To be quite honest the reason why ‘Revolution’ did not impress me as much was because of this book (I was reading multiple books again at the same time, a habit of mine apparently). In my mind, this book totally blew my socks, my mind and my sanity away (an exaggeration but it sure felt that way).
This book started out with an epilogue of sorts where it describes the conception for the titular character, Frankenstein, and a less famous character, Lord Ruthven and how these two characters changed or inspired future literary works. Then, for chapter one, we are brought way back to the life of Mary Shelley’s’ mother, Mary Wollstonecraft, and this sets the pace for the rest of the book where the narration would jump from different characters at different times only for said event to cause another. This confused me somewhat as I had expected that it would straight away solely start with Mary Shelley’s’ life and the other people in her life to be mere sub-characters instead but as I read on I understood that to understand Mary Shelley I also had to know and read about the people that she surrounded herself with either voluntarily or not.
The narration of the book was in the third person POV which was great because there was so many people in the book of which their story had to be told as short and as concise as possible and I think the writers did a great job with this because not once did I feel bored or felt that the pacing was too fast considering the book was only 300-ish pages long and had to cover from the meeting of Mary Shelley’s’ parents and then towards her death. Also, I understand that this book does not cover every aspect of each of the characters lives instead it focuses more towards how one event caused the start of another and that other aspects of their lives which are not affected or are mundane are cut out to make the story more fluid but it didn’t matter to me because it gave me enough to want to know more. The fact that the authors also included a section of suggestions for further reading in addition to their bibliography was great because it damn straight saved me a lot of time searching for it myself.
The people gathered at Lake Geneva that night, each and every one of them had so much talent for what they did and what they loved but I felt like when God gave them that talent He also gave them flaws to counter and neutralize it. The charisma and personality and talent that these people have are just mind-blowing especially when it concerns Lord Byron. I have never read anything by him or about he but I have heard of writers calling their characters as being Byronic heroes (which I didn’t understand why) so reading for the first time about Lord Byron I was both attracted and repulsed by his character. Attracted because he really was good in poetry and he really was handsome and repulsed because he was just so selfish and vain and arrogant and just plain effin irresponsible where he would leave debts and gossips along his wake yet still have the face to parade around as if he was some reincarnation of god or something.
(some of many portraits of Lord Byron… seriously though he seemed like the Tom Hiddleston/Michael Fassbender/James Mcavoy of the 19th century)
Also, I really empathize with Mary Shelley.
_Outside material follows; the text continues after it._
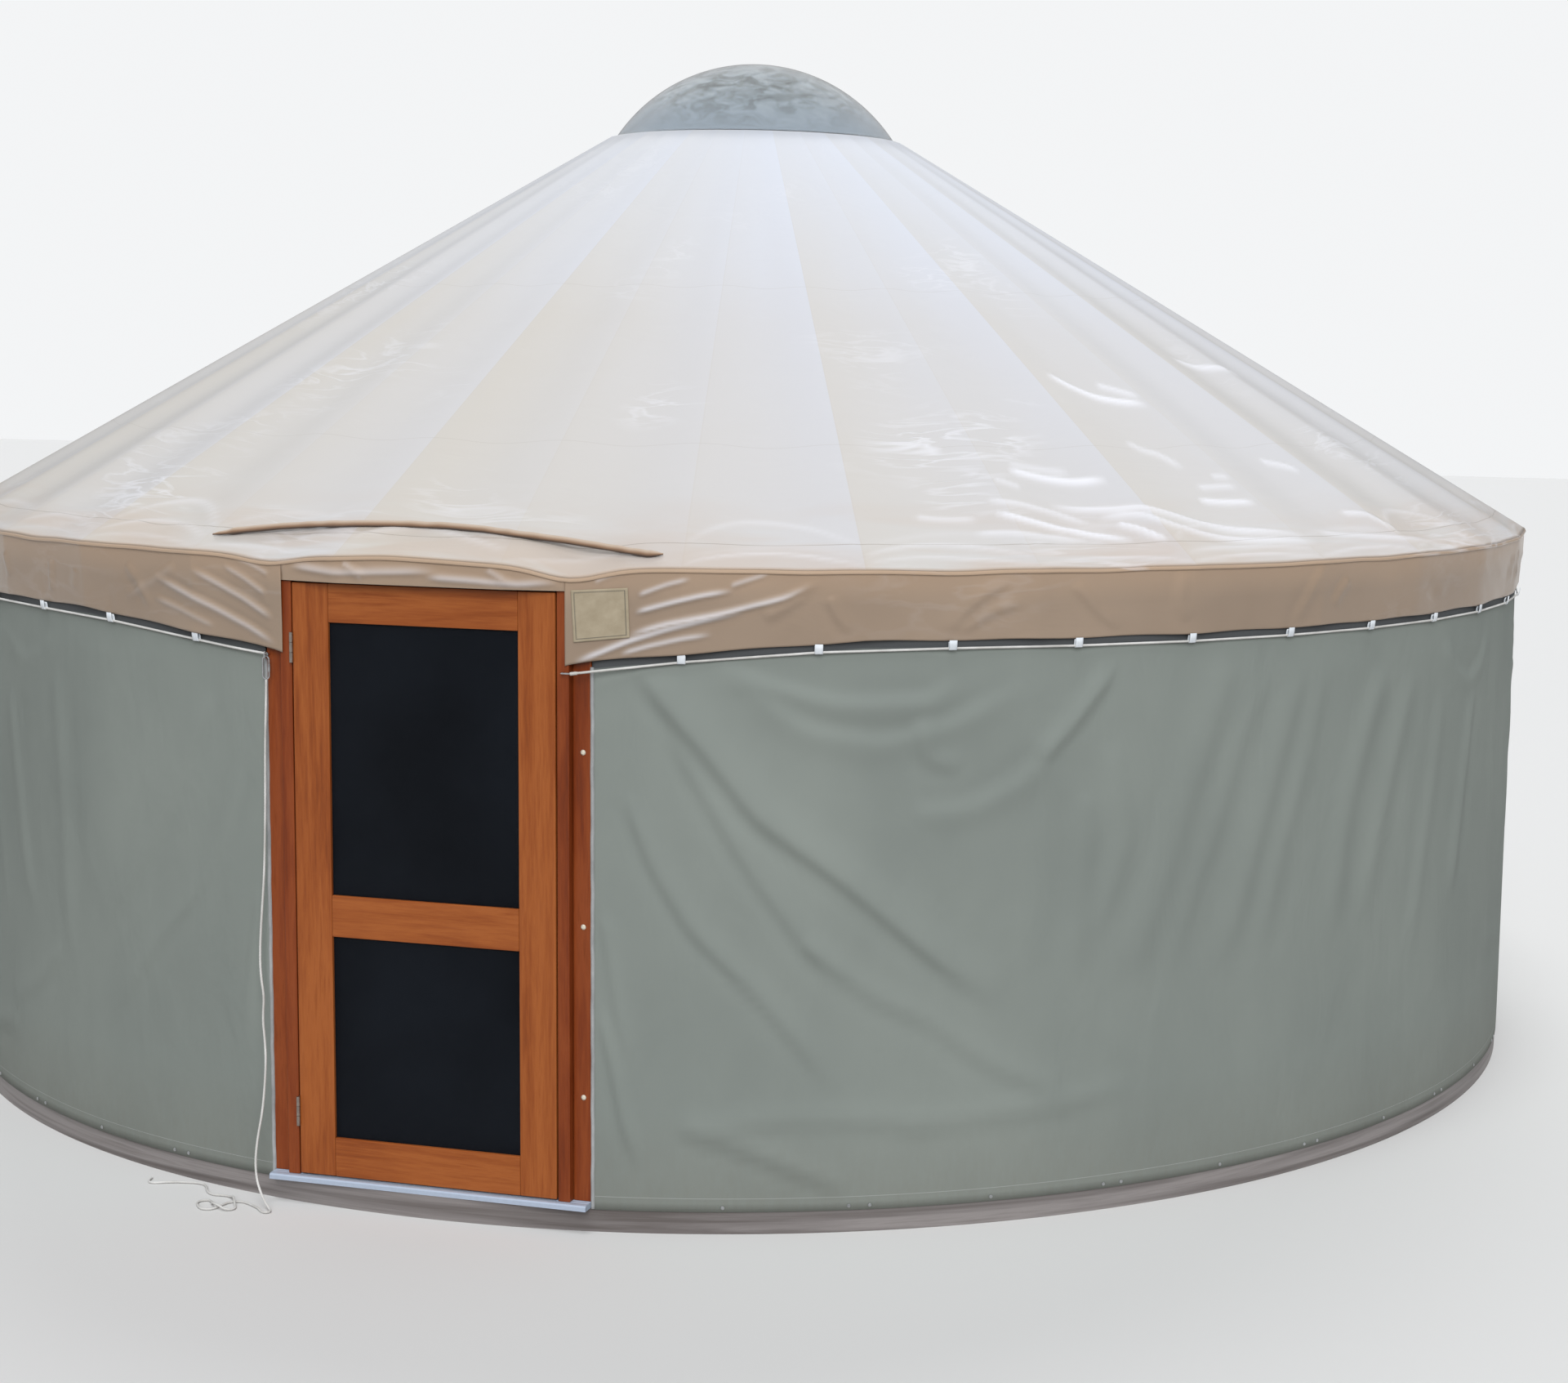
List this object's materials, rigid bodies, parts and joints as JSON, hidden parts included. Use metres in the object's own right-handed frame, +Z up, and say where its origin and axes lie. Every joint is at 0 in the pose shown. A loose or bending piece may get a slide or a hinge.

To make her voice and her pain heard and known she had written herself as a monster. Who just wanted to be accepted and loved just for who she is not who her parents were or based on looks or whatever but it never came easy for her. Her mother died after she was born, she lived with her cold and distant father and then had to compete with other step-siblings for his attention then married a man who was a womanizer and mainly loved her for who her parents were and then to lose most of her children. Like damn, the woman’s’ life is so sad and filled with sorrow it was no wonder she just wanted to be normal. Her fighting spirit broke after the onslaught of loss after loss after loss.
Seriously if I were to talk about every single character in this book on their gifts and flaws I can write a book. Like really dissect why they did what they did, they make the best characters and I can’t believe the book is talking about their actual lives. Their lives just seem so fantastical and full sorrow at the same time you wonder did it really happen.
Apart from the writing and pacing, both of which the writers did an awesome job I absolutely loved the Q & A section, the reading group guide and suggestions for further reading at the back of the book. These sections at the back of the book I felt like complimented it where I felt like I was in an actual book club and discussing this book with people but in actuality it just me (sad I know). It is as if they knew they hooked me with their story and knew that I would want to know more about the Godwins and the Shelleys and Lord Byron and the likes so they put it in at the end knowing… just knowing I would need it.
This review/discussion is going everywhere. I can’t seem to make up my mind of what to write and also make it short at the same time. So, anyways in conclusion regarding this book I would rate this book as a HIGHLY RECOMMENDED book whether you are interested in historical literary figures or not the book is still a very very enjoyable read.
I will post my answers to the Q & A section bit if only I remember where I put the book. For some reason it just vanished after I wrote this, which annoyed me because I wanted to do my answers right after this review/discussion/rant.